Il vocabolo greco utilizzato dagli evangelisti per indicare “bello” significa anche “buono”, “bene”: Pietro e gli altri non si trovano semplicemente di fronte a qualcosa di esteticamente bello da vedere, ma sono immersi in un’esperienza che li fa stare bene, che li colma di felicità.

Succede così anche a noi: quando ci troviamo in un luogo meraviglioso o di fronte a un’opera d’arte, non viene colpito solo il senso della vista, ma è coinvolta tutta la nostra persona; quando assaggiamo qualcosa di buono, non è solo il gusto a rimanere segnato positivamente…

Alla presenza di Dio

Se questo coinvolgimento totale dell’essere avviene per le esperienze sensoriali che viviamo quotidianamente, immaginiamo cosa possa succedere quando si fa esperienza del Bello e del Bene in assoluto, ovvero, quando si sperimenta l’intimità con Dio.

La nube luminosa che avvolge i discepoli configura l’esperienza dell’estasi, della comunione mistica con Dio: è qualcosa che solo pochi santi hanno potuto sperimentare in modo così intenso.

Ma anche a ciascuno di noi, poveri e fragili peccatori, è possibile sperimentare qualcosa di simile, quando lasciamo spazio a Dio dentro di noi nell’esercizio della preghiera silenziosa, e ancor più dell’adorazione della contemplazione.

Cercatori di felicità

Se è esperienza comune sentirsi attratti da ciò che è bello e da ciò che è buono perché ci riempie di gioia, non è così scontato che li cerchiamo nel “posto” giusto.

Sempre più spesso ci si illude o ci si accontenta di surrogati di bellezza e di bontà, e si annaspa moltiplicando a dismisura le esperienze che ci fanno sentire bene.

Sappiamo perfettamente che la felicità non sta in quelle cose, ma ci ostiniamo a cercarla là finché – stremati – non arriviamo a dirci che la felicità non esiste, e smettiamo di cercare, cadendo in una vita scialba e vuota o – peggio – a scadere volontariamente nella trasandatezza.

Il bello rende belli

Dobbiamo stare attenti perché, tanto quanto il bello invita ad essere belli, tanto, al contrario, un ambiente trasandato e sporco ci rende brutti.

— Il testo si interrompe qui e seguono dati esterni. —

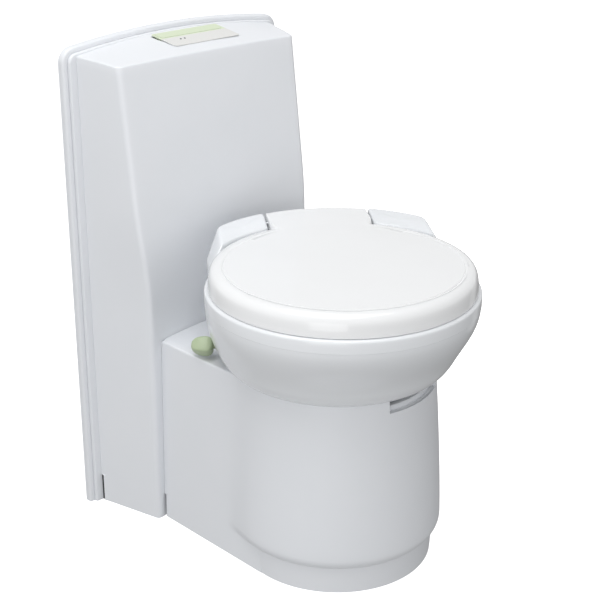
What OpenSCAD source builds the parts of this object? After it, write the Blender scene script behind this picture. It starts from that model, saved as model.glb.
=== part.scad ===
// Free-standing toilet with a swivelling bowl and a pull-out waste cassette.
// Millimetres. Origin on the floor, on the vertical axis that the bowl turns about.
// The user faces -Y; the wall is at +Y. The bowl is drawn turned by bowl_angle, as it stands at rest.

/* [Wall flange] */
// Overall width of the flange
flange_w = 436; // [424:2:456]
// Height of the middle of its arched top
flange_top = 787; // [775:1:800]
// How far the arch falls from the middle to the sides
flange_rise = 16; // [10:1:24]
// Radius of the two upper corners
flange_corner = 24; // [18:1:32]
// Distance of the wall plane behind the swivel axis
wall_y = 380; // [374:1:392]
// Depth of the outer lip of the flange
lip_depth = 12; // [9:0.5:14]
// Depth of the inner step of the flange
step_depth = 6; // [5:0.5:8]
// How far the step stands inside the lip
step_inset = 9; // [7:0.5:11]
// Wall thickness of the large mouldings
wall = 3.5; // [3:0.1:4.2]

/* [Column] */
// How far the rear edge of the column stands inside the flange, on each side
col_inset = 21; // [18:1:25]
// How much narrower the upper front is than the rear edge, on each side
col_taper = 19; // [15:1:23]
// How much narrower the lower front is than the rear edge, on each side
col_waist = 29; // [26:1:32]
// Distance of the lower front edge behind the swivel axis
col_low_y = 243; // [240:1:247]
// Forward lean of the upper front: setback per millimetre of height
col_lean = 0.127; // [0.10:0.005:0.15]
// Height where the front begins to lean
lean_start = 380; // [360:5:400]
// Hollow in the middle of the lower front
col_hollow = 22; // [16:1:24]
// Height of the front edge of the column top
col_top_z = 753.5; // [745:0.5:758]
// Rise of the column top from front to rear, in the middle
top_rise = 23; // [17:1:24]
// Fall of the rear of the column top from the middle to the sides
top_fall = 15.5; // [12:0.5:18]
// Radius of the vertical front edges
col_edge_r = 9; // [6:1:14]

/* [Control fascia] */
// Length of the fascia along the column top
fascia_l = 132; // [120:1:140]
// Depth of the fascia, front to rear
fascia_d = 47; // [42:1:50]
// Sideways offset of the fascia
fascia_x = 11; // [0:1:14]
// How far its front edge is shifted sideways against its rear edge
fascia_skew = 14; // [0:1:16]
// Thickness of the fascia plate above the column top
fascia_t = 1.2; // [1:0.1:2]
// Depth of the flush key band
key_d = 17; // [14:1:20]
// Travel of the flush key
key_travel = 1.6; // [1:0.1:1.8]
// Radius of an indicator lens
led_r = 1.5; // [1:0.1:2]

/* [Base] */
// Height of the shoulder and of the pedestal top
base_h = 316; // [312:1:317]
// Half width of the shoulder block at its top
block_top_hw = 146; // [144:1:149]
// Half width of the shoulder block at the floor
block_low_hw = 154; // [152:1:157]
// Radius of the pedestal at its top
ped_top_r = 152; // [150:0.5:154]
// Greatest radius of the pedestal, near the floor
ped_low_r = 167; // [164:0.5:169]
// Height where the greatest radius is reached
ped_low_z = 64; // [58:1:72]
// Height of the plinth under the pedestal
plinth_h = 45; // [40:1:48]
// Radius of the plinth at the floor
plinth_r = 153; // [151:0.5:155]
// Front end of the straight block walls below the pedestal
block_front = 12; // [8:1:26]
// Depth of the neck slot below the pedestal top
slot_depth = 21; // [16:1:23]
// Thickness of the floor pan
pan_t = 6; // [5:0.5:7]

/* [Floor fixing] */
// Spacing of the floor screws across
floor_x = 264; // [258:1:268]
// Spacing of the floor screws front to rear
floor_y = 360; // [350:1:366]
// Distance of the front pair in front of the swivel axis
floor_front = 35; // [28:1:40]
// Radius of a floor screw hole
floor_r = 2.75; // [2.5:0.05:3.2]

/* [Neck] */
// Radius of the running fit between bearing and swivel collar
neck_r = 100; // [96:1:104]
// Radial running clearance of the turning fits
run = 0.06; // [0.03:0.01:0.09]
// Gap between pieces that are seated on each other
seat_gap = 0.3; // [0.2:0.05:0.4]
// Inner radius of the bowl outlet
outlet_r = 58; // [54:1:60]

/* [Bowl] */
// Rest angle of the bowl about the vertical axis
bowl_angle = -35; // [-60:1:60]
// Distance of the rim centre in front of the swivel axis
rim_ahead = 36; // [32:1:38]
// Outer radius of the rim band
rim_r = 204.5; // [202:0.5:206]
// Height of the rim top above the pedestal top
rim_rise = 140; // [137:1:142]
// Height of the rim band
band_h = 20; // [18:1:24]
// Radius of the opening in the rim
mouth_r = 148; // [144:1:150]
// Height of the bottom of the bowl hollow above the pedestal top
bowl_floor_rise = 30; // [28:1:36]

/* [Hinge] */
// Radius of the rear of the hinge block about the swivel axis
hinge_r = 222; // [219:1:226]
// Half width of the hinge block
hinge_hw = 166; // [160:1:170]
// Half width of the lid tab between the hinge ears
tab_hw = 82.5; // [78:0.5:86]
// Distance of the hinge axis behind the swivel axis
hinge_y = 182; // [180:1:184]
// Radius of the hinge pins
pin_r = 4; // [3.5:0.25:4.5]

/* [Seat and lid] */
// Radius of the lid
lid_r = 199; // [197:0.5:200]
// Height of the lid above the rim
lid_h = 38; // [37:0.5:40]
// Wall thickness of the lid
lid_t = 3; // [2.5:0.1:3.4]
// Outer radius of the seat
seat_r = 188; // [184:1:190]
// Thickness of the seat
seat_t = 16; // [14:0.5:17]
// Radius of the ends of the seat opening
seat_hole_r = 112; // [104:1:116]

/* [Valve lever] */
// Direction of the lever from the swivel axis, in the bowl's own frame
lever_dir = 167.4; // [162:0.1:170]
// Height of the middle of the lever above the pedestal top
lever_rise = 20; // [19:0.5:21]
// Distance of the knob's outer end from the swivel axis
knob_end = 225; // [222:1:228]
// Length of the knob
knob_l = 35; // [30:1:36]
// Greatest radius of the knob
knob_r = 16.5; // [14:0.5:17]
// Travel of the lever
lever_travel = 72; // [60:1:76]

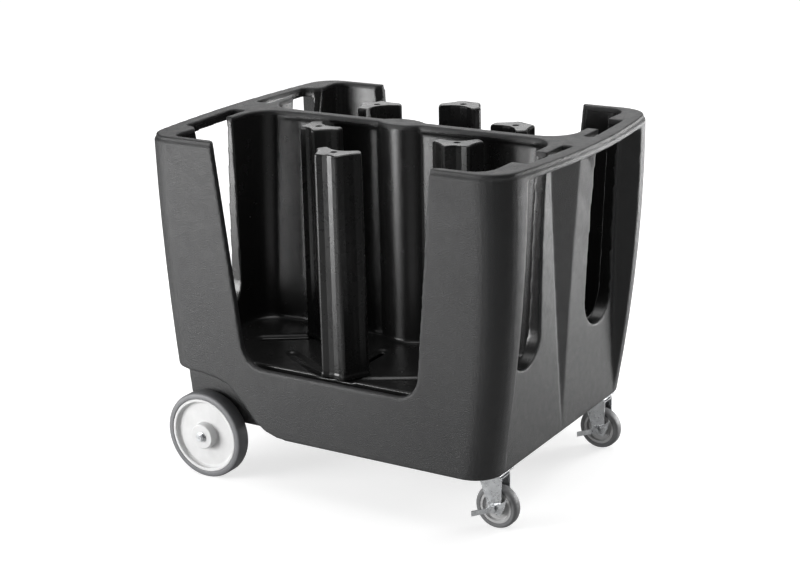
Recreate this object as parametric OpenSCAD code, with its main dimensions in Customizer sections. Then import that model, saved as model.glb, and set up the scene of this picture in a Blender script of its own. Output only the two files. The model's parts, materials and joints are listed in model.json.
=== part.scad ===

Non è forse vero che, quando arriviamo in un parco naturale che (oltre alla bellezza sua propria) è curato e tenuto pulito, ci sentiamo chiamati al rispetto di quanto ci circonda? E che, invece, se ci troviamo in mezzo a un quartiere semiabbandonato, con edifici candenti e strade sporche, ci viene quasi naturale contribuire a quel miserevole spettacolo, gettando cartacce o finendo di danneggiare suppellettili già cadenti?

Abituiamoci al bello

Così è della nostra vita affettiva e spirituale: cercare costantemente il bello e il bene ci aiuta a rimanere belli e buoni, ma più trascuriamo la nostra bellezza interiore e ci abituiamo al “lerciume” e alla trasandatezza, più diventerà normale per noi vivere in modo mediocre e abituarci alla tristezza spirituale.

Ogni volta che qualcosa di bello o di buono ci sorprende, suona in noi una sorta di “campanello” che ci ricorda che siamo stati creati a immagine e somiglianza di Dio, e ci sentiamo attratti dalla Sua bellezza, perché sappiamo nel profondo che ci appartiene e le apparteniamo.

Cercatori di bellezza

Per questo è importante che, soprattutto in questo tempo estivo dove magari abbiamo un po’ di tempo per concederci delle soste dal lavoro e dagli impegni, sfruttiamo ogni occasione per andare in cerca del bello, non solo nella natura, ma anche nelle persone, nelle esperienze spirituali e in tutto ciò che ci fa intravedere la bellezza di Dio a cui siamo chiamati.

Termino, perciò, con le parole di san Paolo ai Filippesi:

fratelli, quello che è vero, quello che è nobile, quello che è giusto, quello che è puro, quello che è amabile, quello che è onorato, ciò che è virtù e ciò che merita lode, questo sia oggetto dei vostri pensieri… E il Dio della pace sarà con voi! (cfr Fil 4,8-9).